Should you do the same, coat the undersides of leaves thoroughly and reapply after rain to kill a large number of black aphids.

4. Pesticides

While I always start with natural control methods, synthetic insecticides are sometimes needed as a last resort against heavy black aphid infestations. Some chemical options include:

  • Neonicotinoids like acetamiprid, which is a systemic pesticide that works best against sap-feeding insects like black bean aphids. However, these can also harm pollinators and natural enemies of black aphids.
  • Pyrethroids like lambda-cyhalothrin, deltamethrin, and cypermethrin, which have longer residual contact activity compared to natural pyrethrins, are also recommended.[4] Take caution – broad-spectrum pyrethroids can disrupt the biological control of pests in your garden.
  • Newer insecticides like flupyradifurone are reported to be more selective against sap feeders with less impact on beneficial organisms. However, long-term ecological data is still limited. Read more about flupyradifurone here.

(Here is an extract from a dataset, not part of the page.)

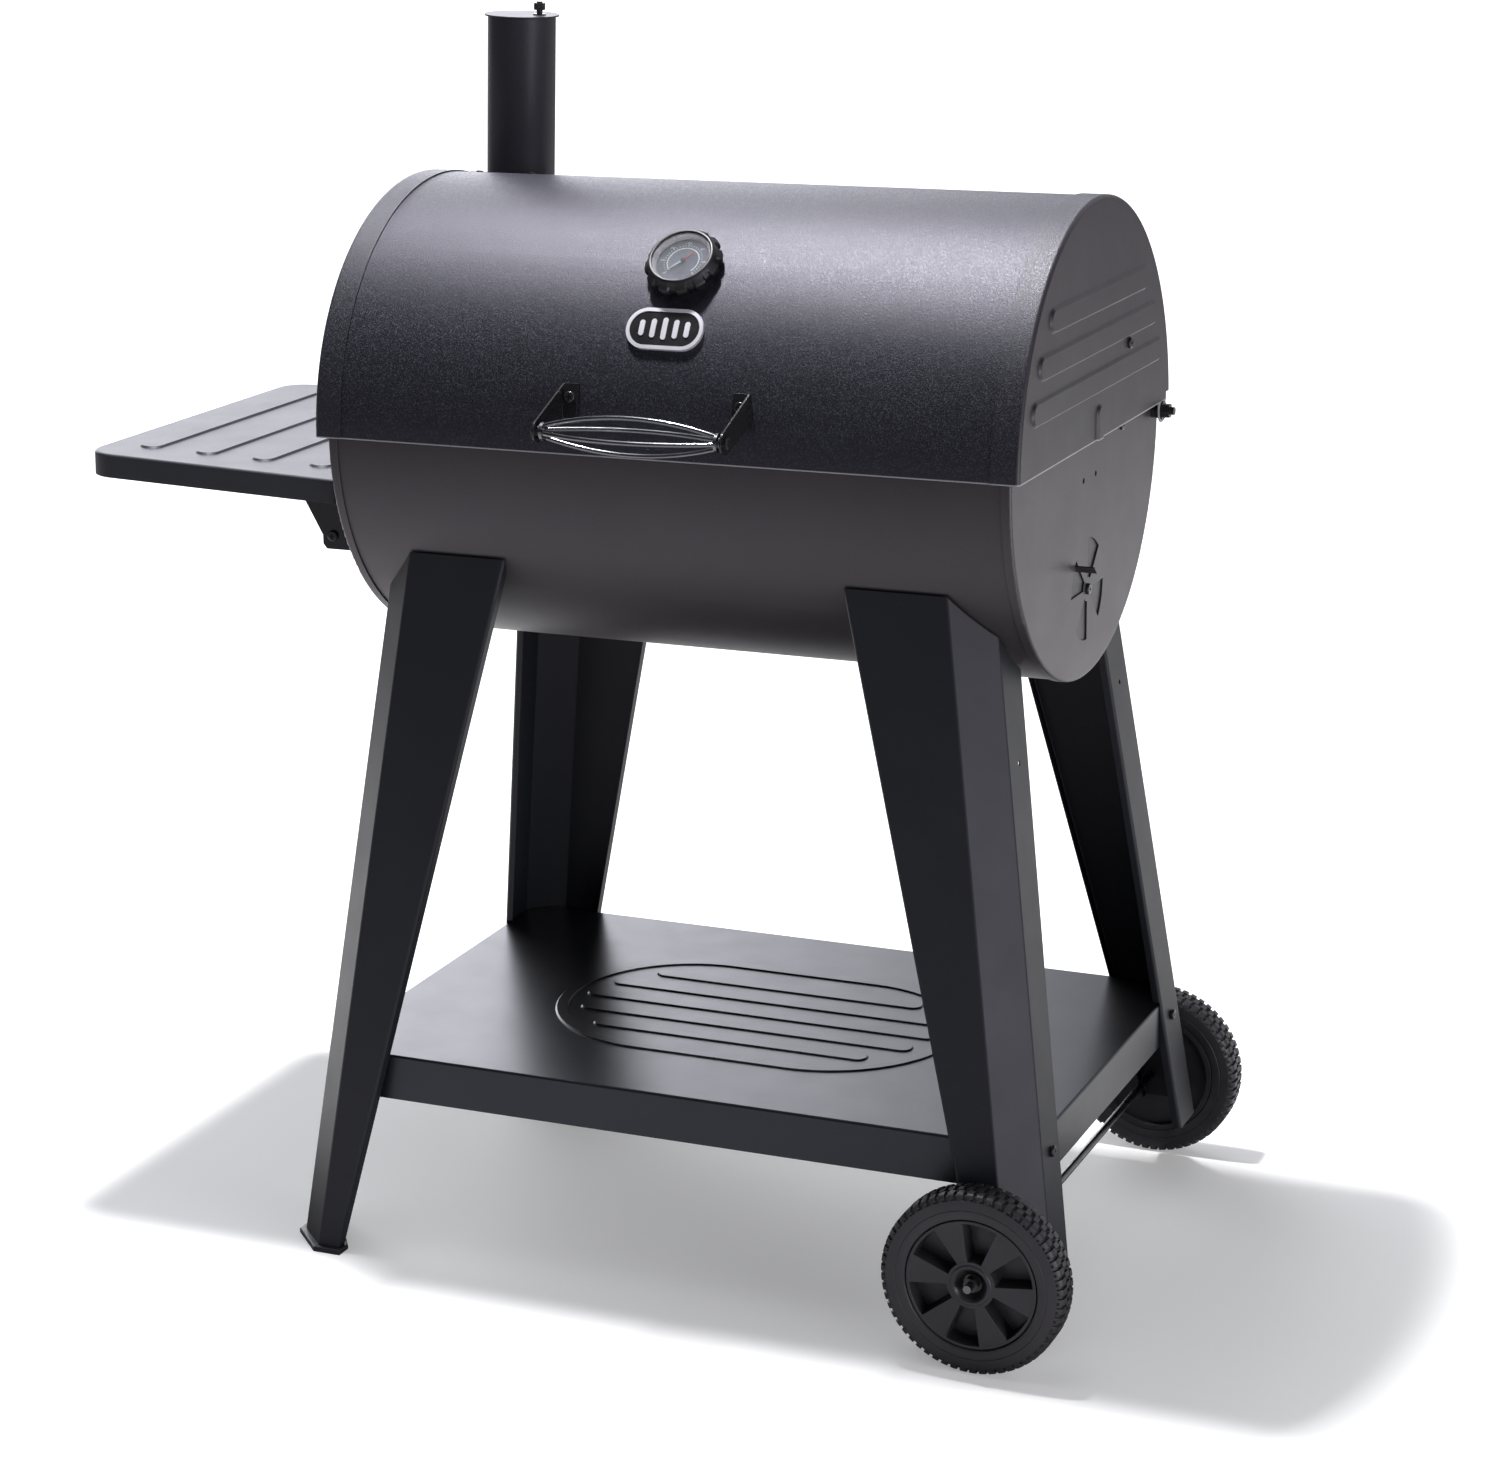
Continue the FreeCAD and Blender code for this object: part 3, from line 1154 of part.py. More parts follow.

If chemical control is truly necessary, I first consider shorter persistence contact products that are OMRI-listed for organic growing. This includes botanical insecticides with pyrethrins or neem oil

 Systemic neonicotinoids are reserved as a final option due to ecological concerns. Rotating modes of action are important to reduce resistance.

Important Facts About Black Aphids

  • Aphids suck sap from plants and excrete a sugary substance called honeydew.
  • Honeydew attracts ants, so it is common to find garden ants on plants infested with black aphids.
  • Garden ants don’t just feed on the honeydew excreted by aphids – they actively protect the sap-sucking insects by fending off predators like ladybugs and wasps.
  • Black aphids can spread viral plant diseases.
  • The sticky honeydew released by black bean aphids often leads to sooty black mold on plants.
  • Black aphid eggs are winter-hardy, surviving temperatures as cold as -25°F!

My final thoughts

Based on my experiences with black bean aphids and extensive research on areas I fall short, here are my key takeaways for you:

  • Dealing with black bean aphids requires constant inspection and an integrated pest control approach.
  • Start by routinely monitoring susceptible plants like beans, beets, and celery for the earliest signs of infestation. Early identification and intervention are critical before black aphid colonies spiral out of control.
  • Understand the aphid’s complex seasonal lifecycle and rapid reproduction. This will help you know when to ramp up inspections and treatment.
  • Hit young colonies hard right away in spring before a population explosion occurs.
  • No single control method is likely to eliminate aphids for good on its own. Combining biological control, organic sprays, and cultural practices in a holistic program is by far the best approach for me.
  • If you’re a fan of organic farming like me, use chemical pesticides only as a last resort. Broad-spectrum pesticides destroy natural aphid predators, eventually making problems worse. Take the long view – nurture the biodiversity that offers sustainable pest management in your garden.

I hope you this article helps you get a deeper understanding of black bean aphids, how to multiply in your garden, and why they’re so difficult to control. Ultimately, I believe the methods I proposed yield the best results in getting rid of the pest.